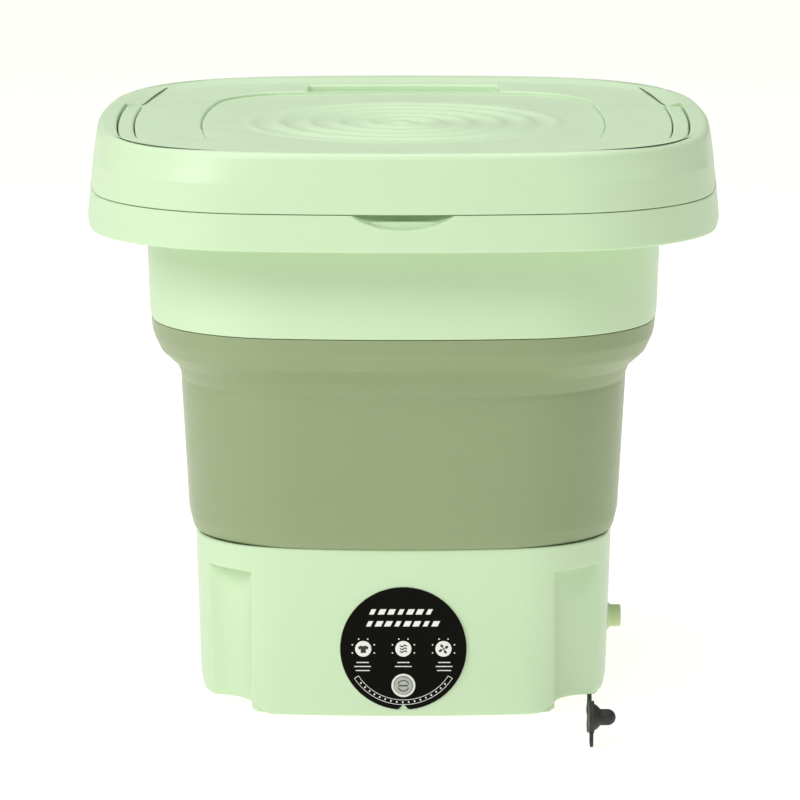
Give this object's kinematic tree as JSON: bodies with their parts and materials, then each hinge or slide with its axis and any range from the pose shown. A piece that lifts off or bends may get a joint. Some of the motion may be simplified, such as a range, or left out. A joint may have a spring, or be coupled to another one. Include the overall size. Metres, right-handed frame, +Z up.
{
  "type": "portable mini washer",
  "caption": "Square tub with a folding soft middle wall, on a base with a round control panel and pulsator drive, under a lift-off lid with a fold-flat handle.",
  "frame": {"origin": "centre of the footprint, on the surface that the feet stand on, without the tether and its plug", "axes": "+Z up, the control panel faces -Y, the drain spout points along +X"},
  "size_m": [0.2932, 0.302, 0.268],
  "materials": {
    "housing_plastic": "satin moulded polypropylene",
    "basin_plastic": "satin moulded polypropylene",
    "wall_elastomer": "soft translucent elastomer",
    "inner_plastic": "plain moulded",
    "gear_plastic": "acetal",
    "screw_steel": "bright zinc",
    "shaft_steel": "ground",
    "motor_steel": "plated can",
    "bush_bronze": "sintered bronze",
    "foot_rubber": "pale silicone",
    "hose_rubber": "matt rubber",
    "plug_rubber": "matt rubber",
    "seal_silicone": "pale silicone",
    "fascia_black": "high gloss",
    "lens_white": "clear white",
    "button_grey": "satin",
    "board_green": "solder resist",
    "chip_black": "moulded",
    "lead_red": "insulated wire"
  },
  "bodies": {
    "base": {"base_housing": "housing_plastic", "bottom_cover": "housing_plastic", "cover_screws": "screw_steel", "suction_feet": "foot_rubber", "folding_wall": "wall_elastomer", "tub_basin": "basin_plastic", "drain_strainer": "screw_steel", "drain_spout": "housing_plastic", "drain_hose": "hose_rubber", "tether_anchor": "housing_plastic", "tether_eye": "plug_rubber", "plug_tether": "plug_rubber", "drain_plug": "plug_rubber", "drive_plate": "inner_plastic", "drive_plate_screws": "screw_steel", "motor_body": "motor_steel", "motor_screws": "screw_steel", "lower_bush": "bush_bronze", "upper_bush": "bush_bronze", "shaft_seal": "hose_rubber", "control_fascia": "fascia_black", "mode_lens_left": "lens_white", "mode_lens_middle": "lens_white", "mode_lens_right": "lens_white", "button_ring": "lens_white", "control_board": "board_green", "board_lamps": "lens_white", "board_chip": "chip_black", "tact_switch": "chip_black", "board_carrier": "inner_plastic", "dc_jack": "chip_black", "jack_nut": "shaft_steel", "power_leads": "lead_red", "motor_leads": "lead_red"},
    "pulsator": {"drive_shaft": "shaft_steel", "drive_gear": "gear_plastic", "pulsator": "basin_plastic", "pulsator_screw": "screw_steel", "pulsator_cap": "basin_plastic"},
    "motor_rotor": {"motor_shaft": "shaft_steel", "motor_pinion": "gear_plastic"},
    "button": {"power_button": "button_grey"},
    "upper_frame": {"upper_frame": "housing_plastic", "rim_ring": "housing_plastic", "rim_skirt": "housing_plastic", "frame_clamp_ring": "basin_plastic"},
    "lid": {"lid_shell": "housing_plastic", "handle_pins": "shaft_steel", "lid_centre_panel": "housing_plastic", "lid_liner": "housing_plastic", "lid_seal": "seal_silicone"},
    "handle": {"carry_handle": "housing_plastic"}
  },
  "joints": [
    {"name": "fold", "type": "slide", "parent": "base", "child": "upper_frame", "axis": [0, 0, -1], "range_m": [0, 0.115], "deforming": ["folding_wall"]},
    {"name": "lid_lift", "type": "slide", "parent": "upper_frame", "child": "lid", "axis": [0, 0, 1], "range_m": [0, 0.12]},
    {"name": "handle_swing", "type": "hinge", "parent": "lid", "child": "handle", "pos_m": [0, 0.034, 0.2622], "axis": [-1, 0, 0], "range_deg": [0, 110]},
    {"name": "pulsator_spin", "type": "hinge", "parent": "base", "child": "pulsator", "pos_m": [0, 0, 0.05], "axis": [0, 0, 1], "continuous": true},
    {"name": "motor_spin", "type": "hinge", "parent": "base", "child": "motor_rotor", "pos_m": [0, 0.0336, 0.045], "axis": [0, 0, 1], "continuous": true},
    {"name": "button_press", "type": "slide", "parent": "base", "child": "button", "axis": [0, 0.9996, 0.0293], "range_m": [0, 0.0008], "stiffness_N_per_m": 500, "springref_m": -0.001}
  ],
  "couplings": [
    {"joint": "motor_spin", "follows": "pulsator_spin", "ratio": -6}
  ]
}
--------------------------------
#### Task directions
Repeat the data above, word for word.

#### Correct result
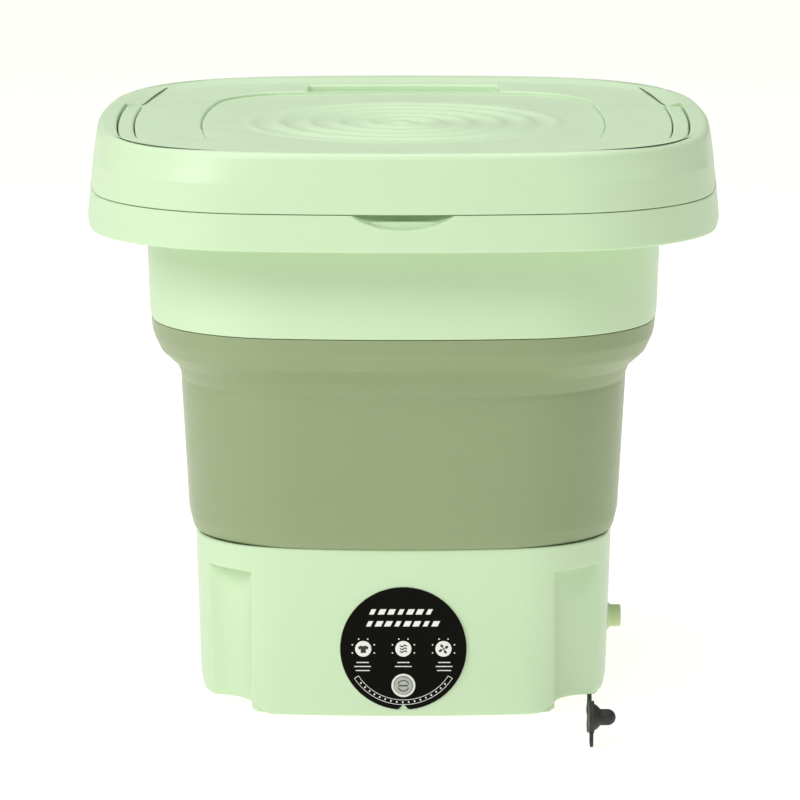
Give this object's kinematic tree as JSON: bodies with their parts and materials, then each hinge or slide with its axis and any range from the pose shown. A piece that lifts off or bends may get a joint. Some of the motion may be simplified, such as a range, or left out. A joint may have a spring, or be coupled to another one. Include the overall size. Metres, right-handed frame, +Z up.
{
  "type": "portable mini washer",
  "caption": "Square tub with a folding soft middle wall, on a base with a round control panel and pulsator drive, under a lift-off lid with a fold-flat handle.",
  "frame": {"origin": "centre of the footprint, on the surface that the feet stand on, without the tether and its plug", "axes": "+Z up, the control panel faces -Y, the drain spout points along +X"},
  "size_m": [0.2932, 0.302, 0.268],
  "materials": {
    "housing_plastic": "satin moulded polypropylene",
    "basin_plastic": "satin moulded polypropylene",
    "wall_elastomer": "soft translucent elastomer",
    "inner_plastic": "plain moulded",
    "gear_plastic": "acetal",
    "screw_steel": "bright zinc",
    "shaft_steel": "ground",
    "motor_steel": "plated can",
    "bush_bronze": "sintered bronze",
    "foot_rubber": "pale silicone",
    "hose_rubber": "matt rubber",
    "plug_rubber": "matt rubber",
    "seal_silicone": "pale silicone",
    "fascia_black": "high gloss",
    "lens_white": "clear white",
    "button_grey": "satin",
    "board_green": "solder resist",
    "chip_black": "moulded",
    "lead_red": "insulated wire"
  },
  "bodies": {
    "base": {"base_housing": "housing_plastic", "bottom_cover": "housing_plastic", "cover_screws": "screw_steel", "suction_feet": "foot_rubber", "folding_wall": "wall_elastomer", "tub_basin": "basin_plastic", "drain_strainer": "screw_steel", "drain_spout": "housing_plastic", "drain_hose": "hose_rubber", "tether_anchor": "housing_plastic", "tether_eye": "plug_rubber", "plug_tether": "plug_rubber", "drain_plug": "plug_rubber", "drive_plate": "inner_plastic", "drive_plate_screws": "screw_steel", "motor_body": "motor_steel", "motor_screws": "screw_steel", "lower_bush": "bush_bronze", "upper_bush": "bush_bronze", "shaft_seal": "hose_rubber", "control_fascia": "fascia_black", "mode_lens_left": "lens_white", "mode_lens_middle": "lens_white", "mode_lens_right": "lens_white", "button_ring": "lens_white", "control_board": "board_green", "board_lamps": "lens_white", "board_chip": "chip_black", "tact_switch": "chip_black", "board_carrier": "inner_plastic", "dc_jack": "chip_black", "jack_nut": "shaft_steel", "power_leads": "lead_red", "motor_leads": "lead_red"},
    "pulsator": {"drive_shaft": "shaft_steel", "drive_gear": "gear_plastic", "pulsator": "basin_plastic", "pulsator_screw": "screw_steel", "pulsator_cap": "basin_plastic"},
    "motor_rotor": {"motor_shaft": "shaft_steel", "motor_pinion": "gear_plastic"},
    "button": {"power_button": "button_grey"},
    "upper_frame": {"upper_frame": "housing_plastic", "rim_ring": "housing_plastic", "rim_skirt": "housing_plastic", "frame_clamp_ring": "basin_plastic"},
    "lid": {"lid_shell": "housing_plastic", "handle_pins": "shaft_steel", "lid_centre_panel": "housing_plastic", "lid_liner": "housing_plastic", "lid_seal": "seal_silicone"},
    "handle": {"carry_handle": "housing_plastic"}
  },
  "joints": [
    {"name": "fold", "type": "slide", "parent": "base", "child": "upper_frame", "axis": [0, 0, -1], "range_m": [0, 0.115], "deforming": ["folding_wall"]},
    {"name": "lid_lift", "type": "slide", "parent": "upper_frame", "child": "lid", "axis": [0, 0, 1], "range_m": [0, 0.12]},
    {"name": "handle_swing", "type": "hinge", "parent": "lid", "child": "handle", "pos_m": [0, 0.034, 0.2622], "axis": [-1, 0, 0], "range_deg": [0, 110]},
    {"name": "pulsator_spin", "type": "hinge", "parent": "base", "child": "pulsator", "pos_m": [0, 0, 0.05], "axis": [0, 0, 1], "continuous": true},
    {"name": "motor_spin", "type": "hinge", "parent": "base", "child": "motor_rotor", "pos_m": [0, 0.0336, 0.045], "axis": [0, 0, 1], "continuous": true},
    {"name": "button_press", "type": "slide", "parent": "base", "child": "button", "axis": [0, 0.9996, 0.0293], "range_m": [0, 0.0008], "stiffness_N_per_m": 500, "springref_m": -0.001}
  ],
  "couplings": [
    {"joint": "motor_spin", "follows": "pulsator_spin", "ratio": -6}
  ]
}